潰瘍性大腸炎やクローン病は炎症性腸疾患(IBD)と総称されており、自己免疫、慢性感染症、食事など多様な原因で、腸内に慢性の炎症が続く。従って、最初のシグナルを特定することがこの分野の重要な課題になる。
今日紹介する中国廈門大学からの論文は炎症性腸炎も完全な内因性の原因で起こりうることを示した研究で3月25日号のNatureに掲載された。タイトルは「Gut stem cell necroptosis by genome instability triggers bowel inflammation (ゲノム不安定性による腸管幹細胞のネクロプトーシスは炎症性腸炎の引き金になる)」だ。
この研究では、IBDの患者さんの遺伝子発現を調べて、ヒストンのメチル化に関わるSETDB1が低下しており、またSETDB1低下が幹細胞で著しいことを発見し、SETDB1の低下がIBDの引き金になるのではと着想している。
あとは、腸管幹細胞でSETDB1遺伝子のノックアウトを誘導的に行えるマウスを作成し、成長してからこの遺伝子をノックアウトすると、期待通り強い腸炎が1週間で誘導できることを示している。すなわち、幹細胞内での原因でIBDを誘導することができた。
SETDB1はもともと幹細胞で発現が高く、染色体の安定性を維持し、幹細胞のゲノムを守る役割があるが、この発現が阻害されることで、ゲノムが不安定になることが想定される。実際、ノックアウトされた細胞ではDNAの切断が観察され、またIBD患者さんの腸管幹細胞でもDNA 切断が観察される。実際、SETBD1をノックアウトすると、細胞死が高まるとともに、ゲノム不安定性を反映して、一部で腫瘍性増殖が見られるようになる。
ではどうしてこれがIBDのような炎症につながるかが問題になるが、まずゲノム不安定性により幹細胞のネクロプトーシスが誘導される結果、炎症が発生すると考えた。
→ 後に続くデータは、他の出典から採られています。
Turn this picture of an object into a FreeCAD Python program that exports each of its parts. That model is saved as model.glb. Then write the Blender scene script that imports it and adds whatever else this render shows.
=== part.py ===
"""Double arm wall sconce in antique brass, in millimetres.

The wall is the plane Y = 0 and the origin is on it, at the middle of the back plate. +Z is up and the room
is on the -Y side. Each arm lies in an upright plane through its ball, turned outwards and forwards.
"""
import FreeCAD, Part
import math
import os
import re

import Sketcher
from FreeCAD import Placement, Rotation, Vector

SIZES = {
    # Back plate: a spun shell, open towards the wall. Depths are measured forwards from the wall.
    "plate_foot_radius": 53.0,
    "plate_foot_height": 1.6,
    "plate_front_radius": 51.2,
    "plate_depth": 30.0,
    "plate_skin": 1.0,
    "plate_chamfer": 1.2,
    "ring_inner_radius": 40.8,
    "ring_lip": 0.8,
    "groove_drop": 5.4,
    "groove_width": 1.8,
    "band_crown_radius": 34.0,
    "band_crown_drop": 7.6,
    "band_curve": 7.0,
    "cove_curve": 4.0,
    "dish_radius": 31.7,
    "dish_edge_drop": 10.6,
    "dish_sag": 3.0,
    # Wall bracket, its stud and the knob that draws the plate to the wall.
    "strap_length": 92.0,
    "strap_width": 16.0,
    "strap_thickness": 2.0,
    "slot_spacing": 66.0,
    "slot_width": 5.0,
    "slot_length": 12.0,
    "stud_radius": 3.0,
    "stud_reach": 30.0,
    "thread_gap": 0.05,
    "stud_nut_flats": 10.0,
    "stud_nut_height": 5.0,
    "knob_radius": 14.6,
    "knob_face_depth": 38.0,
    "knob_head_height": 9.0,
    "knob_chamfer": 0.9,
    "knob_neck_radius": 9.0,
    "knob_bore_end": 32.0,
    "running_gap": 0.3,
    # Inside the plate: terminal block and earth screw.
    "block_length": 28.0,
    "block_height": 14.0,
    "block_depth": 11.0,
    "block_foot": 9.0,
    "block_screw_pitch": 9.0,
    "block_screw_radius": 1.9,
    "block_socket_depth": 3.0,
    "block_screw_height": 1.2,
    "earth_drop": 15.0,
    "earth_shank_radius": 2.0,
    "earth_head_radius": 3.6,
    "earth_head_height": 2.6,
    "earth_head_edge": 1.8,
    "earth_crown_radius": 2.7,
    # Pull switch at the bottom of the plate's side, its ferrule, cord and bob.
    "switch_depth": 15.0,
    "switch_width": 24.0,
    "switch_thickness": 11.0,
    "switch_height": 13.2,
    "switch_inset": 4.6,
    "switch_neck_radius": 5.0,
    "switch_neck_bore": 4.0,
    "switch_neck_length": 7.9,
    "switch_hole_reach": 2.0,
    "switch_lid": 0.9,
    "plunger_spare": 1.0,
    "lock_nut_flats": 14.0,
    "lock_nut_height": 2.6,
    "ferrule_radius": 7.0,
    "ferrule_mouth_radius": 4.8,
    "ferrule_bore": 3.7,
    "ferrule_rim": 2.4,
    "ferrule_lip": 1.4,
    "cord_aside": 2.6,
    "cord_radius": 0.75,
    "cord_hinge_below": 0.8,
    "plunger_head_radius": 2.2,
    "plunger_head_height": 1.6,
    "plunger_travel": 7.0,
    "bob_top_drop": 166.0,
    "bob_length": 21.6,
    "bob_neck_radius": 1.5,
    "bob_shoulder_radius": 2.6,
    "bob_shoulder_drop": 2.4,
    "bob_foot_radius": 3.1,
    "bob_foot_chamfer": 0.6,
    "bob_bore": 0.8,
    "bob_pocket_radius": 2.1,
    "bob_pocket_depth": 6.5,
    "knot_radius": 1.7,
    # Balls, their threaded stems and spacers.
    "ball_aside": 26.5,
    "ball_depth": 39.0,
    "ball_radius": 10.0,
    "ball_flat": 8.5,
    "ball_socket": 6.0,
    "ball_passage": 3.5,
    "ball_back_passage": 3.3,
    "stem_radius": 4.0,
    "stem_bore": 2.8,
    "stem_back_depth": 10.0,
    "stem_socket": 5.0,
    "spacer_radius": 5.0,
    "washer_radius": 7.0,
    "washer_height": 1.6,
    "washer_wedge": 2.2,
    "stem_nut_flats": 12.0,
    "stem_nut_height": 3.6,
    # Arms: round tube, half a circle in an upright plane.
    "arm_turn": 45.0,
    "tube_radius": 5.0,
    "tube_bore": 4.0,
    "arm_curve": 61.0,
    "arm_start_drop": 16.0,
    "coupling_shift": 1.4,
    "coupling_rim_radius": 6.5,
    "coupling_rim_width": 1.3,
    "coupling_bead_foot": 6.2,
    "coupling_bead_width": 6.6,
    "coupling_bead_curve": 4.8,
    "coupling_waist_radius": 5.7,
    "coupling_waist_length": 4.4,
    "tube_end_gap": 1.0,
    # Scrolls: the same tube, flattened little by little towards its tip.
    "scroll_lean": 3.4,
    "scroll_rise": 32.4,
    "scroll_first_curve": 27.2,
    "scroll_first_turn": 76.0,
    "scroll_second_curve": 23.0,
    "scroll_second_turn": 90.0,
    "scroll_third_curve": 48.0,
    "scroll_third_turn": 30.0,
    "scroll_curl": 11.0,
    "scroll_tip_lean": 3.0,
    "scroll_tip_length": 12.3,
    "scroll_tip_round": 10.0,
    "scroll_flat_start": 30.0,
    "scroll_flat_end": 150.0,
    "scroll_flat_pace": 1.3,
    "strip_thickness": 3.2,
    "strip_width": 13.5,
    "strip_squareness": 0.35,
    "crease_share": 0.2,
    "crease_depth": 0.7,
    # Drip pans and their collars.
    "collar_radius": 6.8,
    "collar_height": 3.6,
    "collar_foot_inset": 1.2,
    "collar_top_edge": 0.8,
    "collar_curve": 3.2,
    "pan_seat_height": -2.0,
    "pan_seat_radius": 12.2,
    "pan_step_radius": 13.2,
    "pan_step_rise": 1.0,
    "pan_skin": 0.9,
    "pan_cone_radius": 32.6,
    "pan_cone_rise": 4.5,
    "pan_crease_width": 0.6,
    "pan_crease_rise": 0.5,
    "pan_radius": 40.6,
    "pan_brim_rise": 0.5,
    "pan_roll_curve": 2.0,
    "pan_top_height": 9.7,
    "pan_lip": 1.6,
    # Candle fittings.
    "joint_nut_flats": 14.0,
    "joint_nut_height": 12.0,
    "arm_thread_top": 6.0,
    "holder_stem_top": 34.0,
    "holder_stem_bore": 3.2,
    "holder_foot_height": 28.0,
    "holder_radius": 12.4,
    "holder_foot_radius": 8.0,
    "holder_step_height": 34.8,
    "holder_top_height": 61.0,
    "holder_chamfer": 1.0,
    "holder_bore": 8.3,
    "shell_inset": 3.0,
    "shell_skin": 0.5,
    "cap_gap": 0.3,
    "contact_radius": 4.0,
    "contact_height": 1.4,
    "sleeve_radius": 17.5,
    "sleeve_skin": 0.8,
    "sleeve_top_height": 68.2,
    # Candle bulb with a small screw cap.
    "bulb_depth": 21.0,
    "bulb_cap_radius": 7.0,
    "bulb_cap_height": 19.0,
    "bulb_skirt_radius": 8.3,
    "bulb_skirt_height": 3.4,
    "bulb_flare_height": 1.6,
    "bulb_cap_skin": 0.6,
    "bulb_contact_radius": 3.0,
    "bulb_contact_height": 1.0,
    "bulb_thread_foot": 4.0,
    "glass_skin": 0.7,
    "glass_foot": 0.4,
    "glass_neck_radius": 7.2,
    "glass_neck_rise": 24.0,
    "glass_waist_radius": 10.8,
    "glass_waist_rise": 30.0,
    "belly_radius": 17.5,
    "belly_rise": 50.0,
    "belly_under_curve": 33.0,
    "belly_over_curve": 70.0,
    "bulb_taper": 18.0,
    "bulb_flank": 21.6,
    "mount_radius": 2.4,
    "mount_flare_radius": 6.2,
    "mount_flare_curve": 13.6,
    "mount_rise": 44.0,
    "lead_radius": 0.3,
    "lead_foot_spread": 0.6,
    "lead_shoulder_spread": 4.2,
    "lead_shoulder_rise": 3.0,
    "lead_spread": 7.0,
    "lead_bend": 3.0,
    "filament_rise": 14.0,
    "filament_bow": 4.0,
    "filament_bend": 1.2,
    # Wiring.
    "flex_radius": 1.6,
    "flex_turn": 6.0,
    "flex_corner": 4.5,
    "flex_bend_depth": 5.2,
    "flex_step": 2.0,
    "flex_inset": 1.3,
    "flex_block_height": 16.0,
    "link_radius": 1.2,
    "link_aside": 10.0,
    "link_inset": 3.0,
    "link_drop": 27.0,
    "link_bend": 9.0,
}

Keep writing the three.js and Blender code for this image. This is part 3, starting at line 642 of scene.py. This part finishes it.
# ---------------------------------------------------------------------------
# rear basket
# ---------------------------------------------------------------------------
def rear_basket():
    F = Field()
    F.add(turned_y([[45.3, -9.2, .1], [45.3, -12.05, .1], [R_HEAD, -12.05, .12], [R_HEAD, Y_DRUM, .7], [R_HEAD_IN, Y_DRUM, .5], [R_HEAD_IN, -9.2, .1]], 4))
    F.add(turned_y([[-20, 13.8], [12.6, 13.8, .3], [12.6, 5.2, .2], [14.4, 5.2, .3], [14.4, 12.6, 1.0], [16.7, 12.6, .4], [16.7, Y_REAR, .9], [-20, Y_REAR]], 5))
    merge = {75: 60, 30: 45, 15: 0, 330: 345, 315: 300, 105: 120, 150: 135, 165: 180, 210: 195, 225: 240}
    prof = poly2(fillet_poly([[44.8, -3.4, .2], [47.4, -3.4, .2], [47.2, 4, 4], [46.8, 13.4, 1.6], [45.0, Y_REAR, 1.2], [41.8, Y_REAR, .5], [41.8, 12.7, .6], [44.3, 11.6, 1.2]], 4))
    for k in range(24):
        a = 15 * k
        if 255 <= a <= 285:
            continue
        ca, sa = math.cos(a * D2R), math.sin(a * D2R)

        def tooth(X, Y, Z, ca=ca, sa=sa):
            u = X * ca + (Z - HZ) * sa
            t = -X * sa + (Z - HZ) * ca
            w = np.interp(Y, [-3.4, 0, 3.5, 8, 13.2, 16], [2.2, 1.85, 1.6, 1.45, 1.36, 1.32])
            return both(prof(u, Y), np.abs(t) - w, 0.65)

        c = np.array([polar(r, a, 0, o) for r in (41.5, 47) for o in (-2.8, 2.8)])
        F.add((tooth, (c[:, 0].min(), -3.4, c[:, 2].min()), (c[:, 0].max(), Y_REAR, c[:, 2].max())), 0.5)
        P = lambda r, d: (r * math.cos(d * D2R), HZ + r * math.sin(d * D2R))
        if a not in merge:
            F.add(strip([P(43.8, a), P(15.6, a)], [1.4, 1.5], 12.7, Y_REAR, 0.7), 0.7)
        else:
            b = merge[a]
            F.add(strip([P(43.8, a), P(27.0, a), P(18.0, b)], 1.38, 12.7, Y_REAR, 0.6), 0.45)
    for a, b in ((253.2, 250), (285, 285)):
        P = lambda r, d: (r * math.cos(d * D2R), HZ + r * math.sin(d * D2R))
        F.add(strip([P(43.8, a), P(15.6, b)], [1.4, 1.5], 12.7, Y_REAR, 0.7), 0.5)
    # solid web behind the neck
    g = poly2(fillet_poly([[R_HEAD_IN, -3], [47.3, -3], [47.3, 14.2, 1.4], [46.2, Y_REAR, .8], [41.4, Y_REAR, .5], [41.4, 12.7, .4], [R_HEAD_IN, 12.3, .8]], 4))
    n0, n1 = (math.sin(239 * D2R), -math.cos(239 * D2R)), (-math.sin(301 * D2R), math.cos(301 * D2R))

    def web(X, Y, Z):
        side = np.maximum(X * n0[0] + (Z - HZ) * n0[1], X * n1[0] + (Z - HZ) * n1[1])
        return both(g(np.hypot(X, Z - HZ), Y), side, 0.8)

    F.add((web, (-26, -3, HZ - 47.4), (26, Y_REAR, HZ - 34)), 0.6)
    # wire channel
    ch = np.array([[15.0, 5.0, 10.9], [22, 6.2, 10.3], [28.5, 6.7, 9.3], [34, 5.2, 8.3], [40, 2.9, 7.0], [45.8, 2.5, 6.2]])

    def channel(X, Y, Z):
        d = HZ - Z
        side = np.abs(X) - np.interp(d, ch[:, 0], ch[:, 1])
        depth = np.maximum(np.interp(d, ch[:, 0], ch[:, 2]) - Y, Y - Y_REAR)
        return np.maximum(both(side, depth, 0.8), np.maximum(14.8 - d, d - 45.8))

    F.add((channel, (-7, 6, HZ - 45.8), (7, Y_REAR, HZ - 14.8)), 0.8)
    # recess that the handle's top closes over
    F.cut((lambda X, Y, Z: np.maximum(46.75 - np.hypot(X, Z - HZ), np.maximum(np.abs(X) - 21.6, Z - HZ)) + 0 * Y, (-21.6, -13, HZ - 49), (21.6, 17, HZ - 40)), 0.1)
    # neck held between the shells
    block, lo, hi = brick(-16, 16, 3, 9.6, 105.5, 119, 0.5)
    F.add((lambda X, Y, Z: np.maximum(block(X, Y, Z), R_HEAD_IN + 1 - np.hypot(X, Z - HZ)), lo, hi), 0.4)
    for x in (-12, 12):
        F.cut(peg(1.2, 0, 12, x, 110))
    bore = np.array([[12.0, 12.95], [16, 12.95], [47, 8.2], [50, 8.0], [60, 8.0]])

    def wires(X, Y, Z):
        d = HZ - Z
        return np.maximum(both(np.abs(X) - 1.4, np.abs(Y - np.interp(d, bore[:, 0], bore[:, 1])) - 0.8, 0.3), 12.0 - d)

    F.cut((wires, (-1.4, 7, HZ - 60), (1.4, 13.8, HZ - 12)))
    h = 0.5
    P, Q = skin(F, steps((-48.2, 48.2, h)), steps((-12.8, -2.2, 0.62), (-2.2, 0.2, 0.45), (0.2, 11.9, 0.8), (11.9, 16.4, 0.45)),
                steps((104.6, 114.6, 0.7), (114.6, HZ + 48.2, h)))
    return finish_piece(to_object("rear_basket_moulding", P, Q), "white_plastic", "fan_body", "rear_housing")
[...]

ネクロプトーシスに関わる遺伝子ノックアウトとSETDB1ノックアウトとを組み合わせる実験を行い、IBD発生を抑えられることを示している。また、この時の引き金は自然免疫受容体RIP3を介しており、RIP3阻害剤が炎症抑制に効果があることも示している。
RIP3はもともとRNAウイルスを検出して自然炎症を誘導する。そこで、ネクロプトーシスと自然免疫を誘導する他の要因を検索し、最終的にSETDB1により誘導されていたヒストンK9メチル化が低下し、内因性のレトロウイルスの増殖が起こることを突き止める。一方、この系では腸内細菌叢の役割はほとんど見られなかった。
まとめると、何らかの要因でSETDB1の発現が腸管幹細胞で低下すると、DNAの切断が起こるとともに、内因性レトロウイルスの転写が起こり、これがRIP3を刺激してネクロプトーシスによる自然炎症を誘導するというシナリオだ。完全に内因性の要因でIBDが起こり、それを抑制する薬剤まで示し得た面白い仕事だと思う。
この論文を読んでいて、新型コロナ肺炎でネクロプトーシスなどの細胞死を調べ直すことは重要だと思った。現在肺でのサイトカイン分泌を制御する治験が行われており、もし肺胞での細胞死がネクロプトーシスなら、介入できるかもしれない。重症になるとなかなかネブライザーで肺胞にまで薬剤を到達させるのは難しいと思うが、RIP阻害剤は考慮する価値はあるように思った。